• Description of the task
Starting with the line that has "bpy.data.objects.remove(obj)" in it, repeat every line through the last one, word for word, and give nothing more.

• Given material
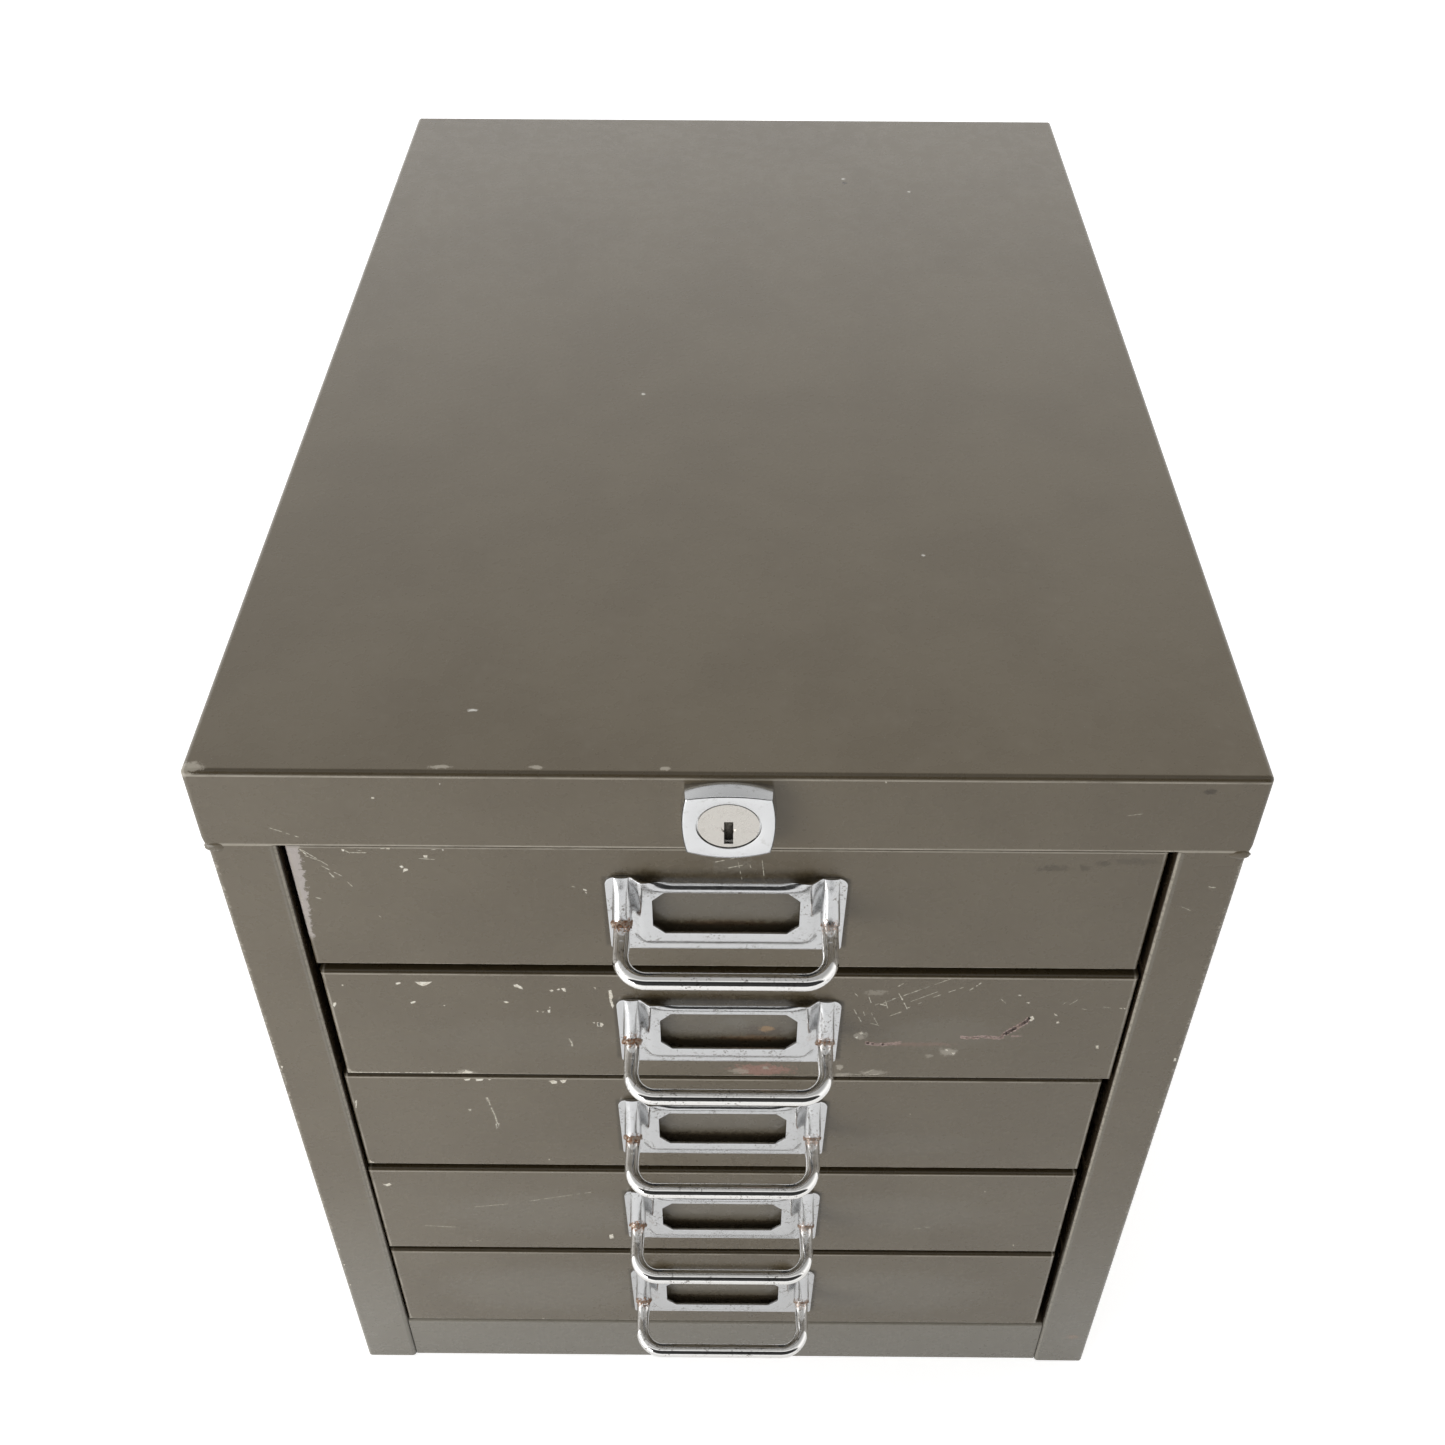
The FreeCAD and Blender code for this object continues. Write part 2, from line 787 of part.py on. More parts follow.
def make_handle_plate(document, s, number_down):
    """A pressed plate: flat wings, a raised label panel, and a hood over each wire end."""
    body = new_body(document, "drawer_%d_handle_plate" % number_down)
    half = plate_half(s)
    low = s.plate_bottom
    high = low + s.plate_height
    thick = s.plate_sheet
    add(body, "XZ", -thick, thick, [rectangle(-half, half, low, high)])
    round_edges(body, s.plate_corner,
                lambda middle, along: abs(along.y) > 0.5 and near(middle.z, high))
    round_edges(body, s.plate_low_corner,
                lambda middle, along: abs(along.y) > 0.5 and near(middle.z, low))
    add_hoods(body, s, high)
    # The raised panel slopes back to the wings at its sides and along its lower edge.
    slope = s.panel_facet / s.panel_rise
    panel = panel_half(s)
    panel_low = low + s.panel_low_edge
    rise = s.panel_rise + thick
    foot = panel + rise * slope
    outer_foot = filled_sketch(body, "XZ", 0, [rectangle(-foot, foot, panel_low - rise, high)])
    outer_face = filled_sketch(body, "XZ", -rise, [rectangle(-panel, panel, panel_low, high)])
    loft(body, "AdditiveLoft", outer_foot, outer_face)
    # The hollow behind the panel is open at the top, where a card slides in.
    wide = panel + s.panel_facet
    above = high + s.overrun
    inner_foot = filled_sketch(body, "XZ", 0,
                               [rectangle(-wide, wide, panel_low - s.panel_rise, above)])
    inner_face = filled_sketch(body, "XZ", -s.panel_rise,
                               [rectangle(-panel, panel, panel_low, above)])
    loft(body, "SubtractiveLoft", inner_foot, inner_face)
    cut(body, "XZ", -rise - s.overrun, rise + s.overrun * 2, [window_outline(s)])
    # Lugs go through the front and the tray's wall, and are bent up behind them.
    behind = s.sheet * 2 + s.lug_gap
    add(body, "XZ", 0, behind, lug_outlines(s, 0, thick))
    add(body, "XZ", behind, thick, lug_outlines(s, 0, s.lug_length))
    place_drawer_piece(body, s, number_down)
    return body


def wire_outline(s):
    """A many-sided section of the wire, as wide across its flats as the wire is thick."""
    reach = s.wire / 2 / math.cos(math.pi / WIRE_SIDES)
    points = []
    for index in range(WIRE_SIDES):
        angle = math.tau * (index + 1 / 2) / WIRE_SIDES
        points.append((reach * math.cos(angle), reach * math.sin(angle)))
    return points


def make_handle_bow(document, s, number_down):
    """A bent wire: a grip and two drooping legs that are brazed to the plate."""
    body = new_body(document, "drawer_%d_handle_bow" % number_down)
    across = s.bow_width / 2
    droop = s.bow_droop
    bend = s.bow_bend
    behind = s.overrun / cosine(droop)
    straight = s.bow_reach / cosine(droop) - bend
    points = [(-across, behind)]
    for index in range(BEND_STEPS + 1):
        angle = math.pi / 2 * index / BEND_STEPS
        points.append((bend - across - bend * math.cos(angle), -straight - bend * math.sin(angle)))
    points += [(point[0] * -1, point[1]) for point in reversed(points)]
    middle = sketch_at(body, "XY", 0)
    turn_about(middle, Vector(1, 0, 0), droop, 0, 0, s.bow_root)
    draw_path(middle, points)
    section = sketch_at(body, "XZ", 0)
    turn_about(section, Vector(1, 0, 0), droop, -across,
               s.bow_root + behind * sine(droop), -behind * cosine(droop))
    draw_outline(section, wire_outline(s))
    wire = body.newObject("PartDesign::AdditivePipe", "wire")
    wire.Profile = section
    wire.Spine = (middle, ["Edge%d" % (index + 1) for index in range(len(points) - 1)])
    wire.Transition = "Right corner"
    body.Document.recompute()
    clear = across + s.wire
    cut(body, "XZ", -s.plate_sheet, s.plate_sheet + s.overrun * 2,
        [rectangle(-clear, clear, s.bow_root - s.wire, s.bow_root + s.wire)])
    place_drawer_piece(body, s, number_down)
    return body


def lay_along_y(thing, x, y, z):
    """Turn a primitive's axis to +Y and put its start at a place on the sheet."""
    where = Vector(number(x), number(y), number(z))
    thing.Placement = Placement(where, Rotation(Vector(1, 0, 0), -90))
    bind(thing, "Placement.Base.x", x)
    bind(thing, "Placement.Base.y", y)
    bind(thing, "Placement.Base.z", z)


def make_cylinder(document, diameter, length, x, y, z):
    cylinder = document.addObject("Part::Cylinder", "cylinder")
    bind(cylinder, "Radius", diameter / 2)
    bind(cylinder, "Height", length)
    lay_along_y(cylinder, x, y, z)
    return cylinder


def make_nut(document, corners, height, bore, x, y, z):
    """A six-sided nut along +Y."""
    prism = document.addObject("Part::Prism", "prism")
    prism.Polygon = 6
    bind(prism, "Circumradius", corners / 2)
    bind(prism, "Height", height)
    lay_along_y(prism, x, y, z)
    nut = document.addObject("Part::Cut", "nut")
    nut.Base = prism
    nut.Tool = make_cylinder(document, bore, height, x, y, z)
    return nut


def make_catch(document, s, number_down):
    """An angle on the tray's right side that the lock bar's tab stops."""
    body = new_body(document, "drawer_%d_lock_catch" % number_down)
    wall = tray_half(s)
    front = lock_bar_back(s) + s.catch_gap
    thick = s.catch_sheet
    points = [(wall, front),
              (rim_edge(s), front),
              (rim_edge(s), front + thick),
              (wall + thick, front + thick),
              (wall + thick, front + s.catch_length),
              (wall, front + s.catch_length)]
    add(body, "XY", s.catch_low_edge, s.catch_height, [points])
    place_drawer_piece(body, s, number_down)
    return body


# Lock. Each of these pieces is drawn with its origin on the lock's axis, in the plane of
# the fascia's face.

def place_lock_piece(thing, s):
    place(thing, s.lock_offset, front_face(s), lock_height(s))


def head_outline(s):
    """The lock head's outline: each of its four edges is a shallow arc."""
    low = s.head_low_width
    top = s.head_top_width
    below = s.head_below
    above = s.head_above
    lean = (top - low) / 2
    flank = root(lean * lean + (below + above) * (below + above))
    return [(-(low / 2), -below, bulge_radius(low, s.head_low_bulge)),
            (low / 2, -below, bulge_radius(flank, s.head_side_bulge)),
            (top / 2, above, bulge_radius(top, s.head_top_bulge)),
            (-(top / 2), above, bulge_radius(flank, s.head_side_bulge))]


def make_lock_housing(document, s):
    """The head in front of the fascia and the barrel through it, bored for the plug."""
    body = new_body(document, "lock_housing")
    add(body, "XZ", -s.head_rise, s.head_rise, [head_outline(s)])
    bevel_edges(body, s.head_edge, lambda middle, along: near(middle.y, -s.head_rise))
    add(body, "XZ", 0, s.barrel_length, circles=[(0, 0, s.barrel)])
    start = -s.head_rise - s.overrun
    cut(body, "XZ", start, s.barrel_length + s.overrun - start,
        circles=[(0, 0, s.plug + s.plug_gap * 2)])
    cut(body, "XZ", start, s.overrun + s.plug_recess + s.plug_face_height + s.plug_gap,
        circles=[(0, 0, s.plug_face + s.plug_gap * 2)])
    place_lock_piece(body, s)
    return body


def make_lock_plug(document, s):
    """The plug that the key turns: a face with a keyway, a shank and a square tail."""
    body = new_body(document, "lock_plug")
    face = -s.head_rise + s.plug_recess
    neck = face + s.plug_face_height
    add(body, "XZ", face, s.plug_face_height, circles=[(0, 0, s.plug_face)])
    add(body, "XZ", neck, cam_front(s) - neck, circles=[(0, 0, s.plug)])
    half = s.plug_tail / 2
    add(body, "XZ", cam_front(s), s.cam_sheet - s.cam_fit, [rectangle(-half, half, -half, half)])
    side = s.keyway_width / 2
    middle = -s.keyway_drop
    reach = s.keyway_height / 2
    cut(body, "XZ", face, s.keyway_depth,
        [rectangle(-side, side, middle - reach, middle + reach)])
    cut(body, "XZ", face, s.keyway_ring_depth,
        circles=[(0, -s.keyway_ring_drop, s.keyway_ring)])
    place_lock_piece(body, s)
    return body


def make_lock_nut(document, s):
    nut = make_nut(document, s.lock_nut_corners, s.lock_nut_height,
                   s.barrel + s.barrel_gap * 2, 0, s.sheet, 0)
    nut.Label = "lock_nut"
    place_lock_piece(nut, s)
    return nut


def make_lock_cam(document, s):
    """A disc on the plug's tail with an off-centre pin that moves the transfer bar."""
    body = new_body(document, "lock_cam")
    add(body, "XZ", cam_front(s), s.cam_sheet, circles=[(0, 0, s.cam)])
    half = s.plug_tail / 2 + s.cam_fit
    cut(body, "XZ", cam_front(s), s.cam_sheet, [rectangle(-half, half, -half, half)])
    add(body, "XZ", cam_back(s), s.cam_pin_length,
        circles=[(pin_side(s), pin_height(s), s.cam_pin)])
    place_lock_piece(body, s)
    return body


# Bars and guides, drawn with their origin in the plane of the posts' face.

def make_transfer_bar(document, s):
    """A flat bar behind the fascia that the cam pin slides sideways."""
    body = new_body(document, "transfer_bar")
    low = lock_height(s) - s.transfer_below
    high = lock_height(s) + s.transfer_above
    add(body, "XZ", transfer_front(s), s.bar_sheet,
        [rectangle(s.lock_offset - s.transfer_tail, lock_bar_right(s), low, high)])
    across = s.lock_offset + pin_side(s)
    half = s.cam_pin / 2 + s.pin_slot_gap
    slot = rectangle(across - half, across + half, lock_height(s) + pin_height(s) - half,
                     lock_height(s) + s.cam_pin_throw + half)
    cut(body, "XZ", transfer_front(s), s.bar_sheet, [slot])
    place(body, 0, front_face(s), 0)
    return body


def make_lock_bar(document, s):
    """An upright bar in the right post with one tab for each drawer."""
    body = new_body(document, "lock_bar")
    right = lock_bar_right(s)
    left = right - s.lock_bar_width
    tip = opening_half(s) + s.lock_tab_hide
    half = s.lock_tab_height / 2
    top = lock_height(s) + s.transfer_above
    points = [(right, s.lock_bar_foot), (right, top), (left, top)]
    for number_down in range(1, DRAWER_COUNT + 1):
        middle = drawer_bottom(s, number_down) + catch_middle(s)
        points += [(left, middle + half), (tip, middle + half),
                   (tip, middle - half), (left, middle - half)]
    points.append((left, s.lock_bar_foot))
    add(body, "XZ", lock_bar_front(s), s.bar_sheet, [points])
    place(body, 0, front_face(s), 0)
    return body


def make_transfer_guide(document, s, name, side_place):
    """An upright plate behind the fascia with a window that the transfer bar slides in."""
    body = new_body(document, name)
    add(body, "YZ", side_place, s.guide_sheet,
        [rectangle(s.guide_front, s.guide_front + s.guide_depth,
                   fascia_bottom(s) + s.sheet, s.body_height - s.sheet)])
    cut(body, "YZ", side_place, s.guide_sheet,
        [rectangle(transfer_front(s) - s.guide_gap, lock_bar_front(s) + s.guide_gap,
                   lock_height(s) - s.transfer_below - s.guide_gap,
                   lock_height(s) + s.transfer_above + s.guide_gap)])
    place(body, 0, front_face(s), 0)
    return body


def make_lock_bar_guide(document, s):
    """A shelf in the foot of the right post with a slot that the lock bar slides in."""
    body = new_body(document, "lock_bar_guide")
    left = opening_half(s) + s.sheet
    right = s.body_width / 2 - s.sheet
    slot_end = lock_bar_right(s) + s.guide_gap
    slot_front = lock_bar_front(s) - s.guide_gap
    slot_back = lock_bar_back(s) + s.guide_gap
    points = [(left, s.guide_low_front), (right, s.guide_low_front),
              (right, s.post_depth), (left, s.post_depth),
              (left, slot_back), (slot_end, slot_back),
              (slot_end, slot_front), (left, slot_front)]
    add(body, "XY", s.guide_low_place, s.guide_sheet, [points])
    place(body, 0, front_face(s), 0)
    return body


def make_cabinet(document, s):
    pieces = [
        make_top_cover(document, s),
        make_side_panel(document, s, "left_side", LEFT),
        make_side_panel(document, s, "right_side", RIGHT),
        make_back_panel(document, s),
        make_base_pan(document, s),
        make_lock_housing(document, s),
        make_lock_plug(document, s),
        make_lock_nut(document, s),
        make_lock_cam(document, s),
        make_transfer_bar(document, s),
        make_lock_bar(document, s),
        make_transfer_guide(document, s, "transfer_guide_left", s.guide_left_place),
        make_transfer_guide(document, s, "transfer_guide_right",
                            opening_half(s) - s.guide_post_gap),
        make_lock_bar_guide(document, s),
    ]
    for number_down in range(1, DRAWER_COUNT + 1):
        pieces += [
            make_runner(document, s, "left_runner_%d" % number_down, LEFT, number_down),
            make_runner(document, s, "right_runner_%d" % number_down, RIGHT, number_down),
            make_tray(document, s, number_down),
            make_front(document, s, number_down),
            make_handle_plate(document, s, number_down),
            make_handle_bow(document, s, number_down),
            make_catch(document, s, number_down),
        ]
    return pieces


def check_pieces(document, pieces):
    """Stop if any object is unsound or if a piece has no solid."""
    for thing in document.Objects:
        if {"Invalid", "Error"} & set(thing.State):
            raise ValueError("%s is %s" % (thing.Label, thing.State))
    for piece in pieces:
        if piece.Shape.isNull() or not piece.Shape.isValid() or not piece.Shape.Solids:
            raise ValueError("%s has no sound solid" % piece.Label)


def main():
    document = FreeCAD.newDocument("drawer_cabinet")
    pieces = make_cabinet(document, make_sheet(document))
    document.recompute()
    check_pieces(document, pieces)
    os.makedirs("parts", exist_ok=True)
    for piece in pieces:
        piece.Shape.exportStep("parts/%s.step" % piece.Label)


main()
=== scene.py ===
import json
from math import copysign, cos, hypot, pi, radians, sin, sqrt, tau
import random

import bmesh
import bpy
from mathutils import Matrix, Vector, noise


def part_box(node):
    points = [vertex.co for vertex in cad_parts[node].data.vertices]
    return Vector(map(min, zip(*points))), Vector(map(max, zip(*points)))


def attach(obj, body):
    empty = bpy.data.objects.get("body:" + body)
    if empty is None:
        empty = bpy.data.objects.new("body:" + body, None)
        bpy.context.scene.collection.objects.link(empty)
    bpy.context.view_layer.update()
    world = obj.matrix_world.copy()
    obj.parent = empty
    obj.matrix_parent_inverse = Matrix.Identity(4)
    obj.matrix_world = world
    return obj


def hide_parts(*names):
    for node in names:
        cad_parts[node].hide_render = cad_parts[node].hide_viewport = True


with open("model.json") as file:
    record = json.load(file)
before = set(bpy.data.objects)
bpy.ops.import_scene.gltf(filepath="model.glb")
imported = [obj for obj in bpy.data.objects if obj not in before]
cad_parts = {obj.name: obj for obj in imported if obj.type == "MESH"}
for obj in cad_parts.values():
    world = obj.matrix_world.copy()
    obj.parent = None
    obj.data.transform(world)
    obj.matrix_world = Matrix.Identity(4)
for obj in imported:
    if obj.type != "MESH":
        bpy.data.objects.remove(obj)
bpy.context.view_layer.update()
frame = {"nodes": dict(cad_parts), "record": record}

# A small enamelled sheet-steel cabinet with five drawers, chromed label-holder pulls and one
# lock. Lengths are written in millimetres and scaled to metres. +X is right, -Y is the front.

MM = 0.001
DRAWERS = (1, 2, 3, 4, 5)
SIDES = (-1, 1)

# Places shared with the solids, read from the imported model
front_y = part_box("left_side")[0][1]


def at(x, y, z):
    return Vector((x * MM, y * MM, z * MM))


def drawer_origin(number_down):
    low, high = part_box("drawer_%d_front" % number_down)
    return Vector(((low[0] + high[0]) / 2, low[1], low[2])) / MM


# Shader helpers. A socket knows its own node tree.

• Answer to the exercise
        bpy.data.objects.remove(obj)
bpy.context.view_layer.update()
frame = {"nodes": dict(cad_parts), "record": record}

# A small enamelled sheet-steel cabinet with five drawers, chromed label-holder pulls and one
# lock. Lengths are written in millimetres and scaled to metres. +X is right, -Y is the front.

MM = 0.001
DRAWERS = (1, 2, 3, 4, 5)
SIDES = (-1, 1)

# Places shared with the solids, read from the imported model
front_y = part_box("left_side")[0][1]


def at(x, y, z):
    return Vector((x * MM, y * MM, z * MM))


def drawer_origin(number_down):
    low, high = part_box("drawer_%d_front" % number_down)
    return Vector(((low[0] + high[0]) / 2, low[1], low[2])) / MM


# Shader helpers. A socket knows its own node tree.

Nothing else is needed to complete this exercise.